There’s been an awful lot of talk in recent years about the death of the book (a session with just such a name was standing-room only at The Southern Festival of Books last month in Nashville), and I imagine that at least a few of you are reading this blog or my book on some sort of e-device. That’s fine, but after the year I’ve had, I can assure you that bookstores are still a vital part of any intellectual community. My friends have stepped up admirably – they’ve hosted me for readings and shared Confederate Streets with their book clubs – so the book has definitely received some momentum. However, even with that assistance and the dominance of Amazon, if a book doesn’t have a home, it doesn’t exist. I don’t even know if I would buy a book about Nashville that cannot actually be purchased in Nashville. Anyone can throw some self-published blather up on an e-book. Bookstores provide ethos.

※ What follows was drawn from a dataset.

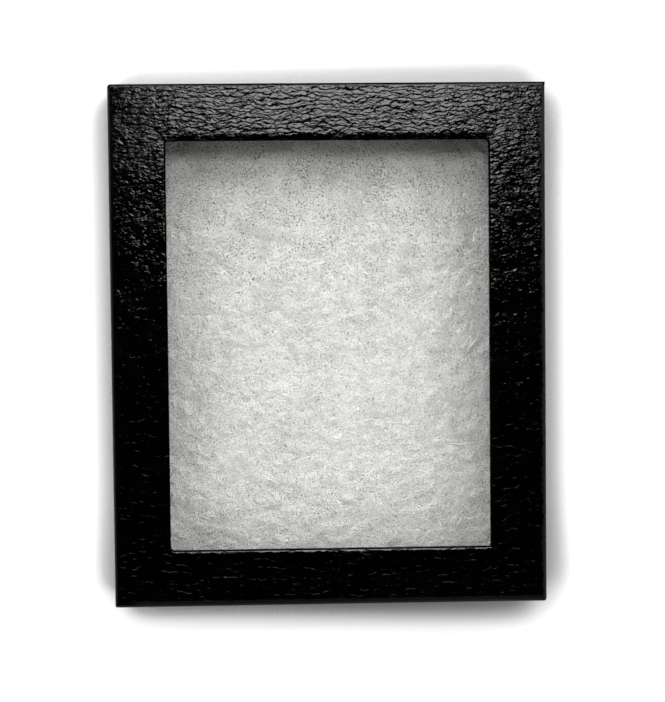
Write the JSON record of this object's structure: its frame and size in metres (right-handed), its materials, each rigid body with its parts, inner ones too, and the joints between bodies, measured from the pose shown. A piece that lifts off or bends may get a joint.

Bookstores also provide community. As a reader, sometimes I just want to be in a place where I can browse. Sometimes, I’m in a mood and I just want to read something with a certain tone or that covers a certain topic. Knowledgable booksellers are so much more helpful than an algorithim, and it’s always more fun to be in an actual physical space than it is to browse the Internet in solitude.

As an author, bookstores are equally as necessary. Davis-Kidd closed and my scramble began. I was emailing churches, libraries, colleges, anyone. I have this book and people say it’s pretty good and would you like me to come speak about it? Well, you can’t buy it in town, but I can bring my own copies. It’s been the same with getting the media to review the book. It’s about Nashville…No, but you can buy it on Amazon. I was usually shut down. I’ve even met a couple prominent authors who were willing to give readings with me (I saw it as being the opening act to their arena-level rock band), but it’s hard to give a reading when the place that usually hosts such things has gone.

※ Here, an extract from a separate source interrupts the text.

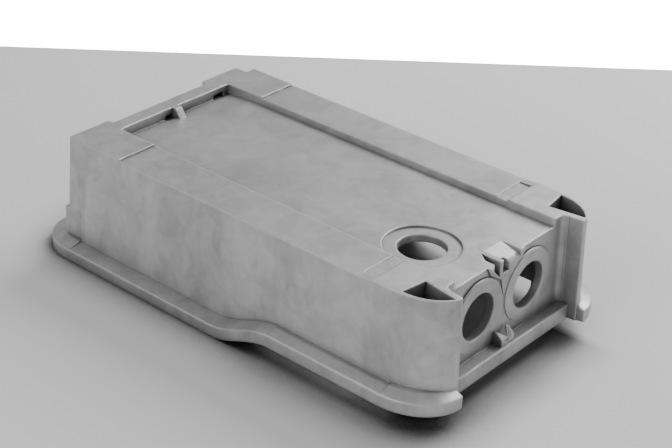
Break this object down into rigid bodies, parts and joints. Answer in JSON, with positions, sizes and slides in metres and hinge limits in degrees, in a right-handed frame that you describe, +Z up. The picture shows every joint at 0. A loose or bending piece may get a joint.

Parnassus is focusing on the local, and that will be key to its survival. Take it from me – the small neighborhood bookshop is as relevant in 2011 as it has ever been. In fact, with the all-out information blitz that assaults our senses during our waking hours, a place like Parnassus – Nashville’s new home for literature, for readings, and for browsing on a Saturday afternoon – is more necessary than ever.

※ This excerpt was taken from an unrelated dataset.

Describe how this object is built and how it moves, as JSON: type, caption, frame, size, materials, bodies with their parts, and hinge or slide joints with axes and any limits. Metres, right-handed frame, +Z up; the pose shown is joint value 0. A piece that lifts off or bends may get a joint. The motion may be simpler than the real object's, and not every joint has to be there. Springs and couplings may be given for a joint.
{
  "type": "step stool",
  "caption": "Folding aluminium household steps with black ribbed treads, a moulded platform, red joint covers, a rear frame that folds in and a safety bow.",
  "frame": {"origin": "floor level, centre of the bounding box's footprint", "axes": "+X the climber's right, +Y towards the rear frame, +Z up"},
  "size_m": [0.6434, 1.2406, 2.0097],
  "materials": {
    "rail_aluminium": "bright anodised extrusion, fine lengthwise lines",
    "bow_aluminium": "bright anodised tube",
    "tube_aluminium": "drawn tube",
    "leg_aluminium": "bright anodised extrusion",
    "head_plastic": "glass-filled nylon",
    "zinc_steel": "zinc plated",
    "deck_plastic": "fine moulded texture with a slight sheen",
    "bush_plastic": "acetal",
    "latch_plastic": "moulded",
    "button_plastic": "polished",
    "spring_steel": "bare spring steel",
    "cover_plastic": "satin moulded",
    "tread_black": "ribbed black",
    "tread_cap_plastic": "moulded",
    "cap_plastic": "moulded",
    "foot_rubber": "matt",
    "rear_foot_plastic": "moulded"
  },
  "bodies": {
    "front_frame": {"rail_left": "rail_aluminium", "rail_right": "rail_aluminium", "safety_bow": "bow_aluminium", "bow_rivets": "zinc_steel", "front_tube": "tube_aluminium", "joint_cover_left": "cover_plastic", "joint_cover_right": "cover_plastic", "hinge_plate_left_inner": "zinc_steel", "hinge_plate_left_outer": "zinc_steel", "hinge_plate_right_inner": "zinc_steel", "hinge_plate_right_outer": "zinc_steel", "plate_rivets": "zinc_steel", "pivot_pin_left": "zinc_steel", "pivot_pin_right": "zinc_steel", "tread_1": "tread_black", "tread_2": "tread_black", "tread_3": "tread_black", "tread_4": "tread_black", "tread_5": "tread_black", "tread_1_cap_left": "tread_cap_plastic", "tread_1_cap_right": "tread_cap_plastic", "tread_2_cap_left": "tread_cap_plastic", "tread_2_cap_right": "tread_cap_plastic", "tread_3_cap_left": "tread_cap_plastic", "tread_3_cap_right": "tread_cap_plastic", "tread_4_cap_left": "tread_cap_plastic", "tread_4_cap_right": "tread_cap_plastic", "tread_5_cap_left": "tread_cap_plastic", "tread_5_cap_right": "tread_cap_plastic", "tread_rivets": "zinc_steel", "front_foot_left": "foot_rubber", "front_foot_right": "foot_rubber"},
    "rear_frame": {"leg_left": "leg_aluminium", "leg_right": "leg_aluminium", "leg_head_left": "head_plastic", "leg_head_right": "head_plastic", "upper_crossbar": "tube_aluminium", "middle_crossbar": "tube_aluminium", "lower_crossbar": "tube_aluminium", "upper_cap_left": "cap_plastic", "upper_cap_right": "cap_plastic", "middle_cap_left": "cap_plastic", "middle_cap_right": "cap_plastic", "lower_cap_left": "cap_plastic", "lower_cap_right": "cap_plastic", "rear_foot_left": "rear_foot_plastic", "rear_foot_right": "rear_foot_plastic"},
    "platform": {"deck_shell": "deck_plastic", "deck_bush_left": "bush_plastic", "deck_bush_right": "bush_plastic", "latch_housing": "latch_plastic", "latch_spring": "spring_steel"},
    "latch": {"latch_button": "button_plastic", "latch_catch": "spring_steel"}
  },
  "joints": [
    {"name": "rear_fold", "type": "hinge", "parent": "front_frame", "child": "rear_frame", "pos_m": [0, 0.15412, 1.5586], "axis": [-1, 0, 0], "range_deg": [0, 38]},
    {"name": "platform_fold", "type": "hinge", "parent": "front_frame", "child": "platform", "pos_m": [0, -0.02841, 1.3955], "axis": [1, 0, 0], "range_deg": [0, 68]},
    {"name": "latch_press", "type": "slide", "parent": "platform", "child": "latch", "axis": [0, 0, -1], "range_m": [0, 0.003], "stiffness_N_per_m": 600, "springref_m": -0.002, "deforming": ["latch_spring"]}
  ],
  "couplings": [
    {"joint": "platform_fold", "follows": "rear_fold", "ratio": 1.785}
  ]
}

The GRAND OPENING of Parnassus Books will be all day today in Nashville. I will be joining other local authors for a reception from 5-8 p.m. Parnassus is in the shopping center where Abbot Martin T’s into Hillsboro Road. (As if a bookstore opening isn’t wonderful enough, it’s opening in the same row of shops as Fox’s Donut Den!)  If you live in Nashville, stop on by. If you don’t, give your friendly neighborhood bookstore some lovin’ real soon.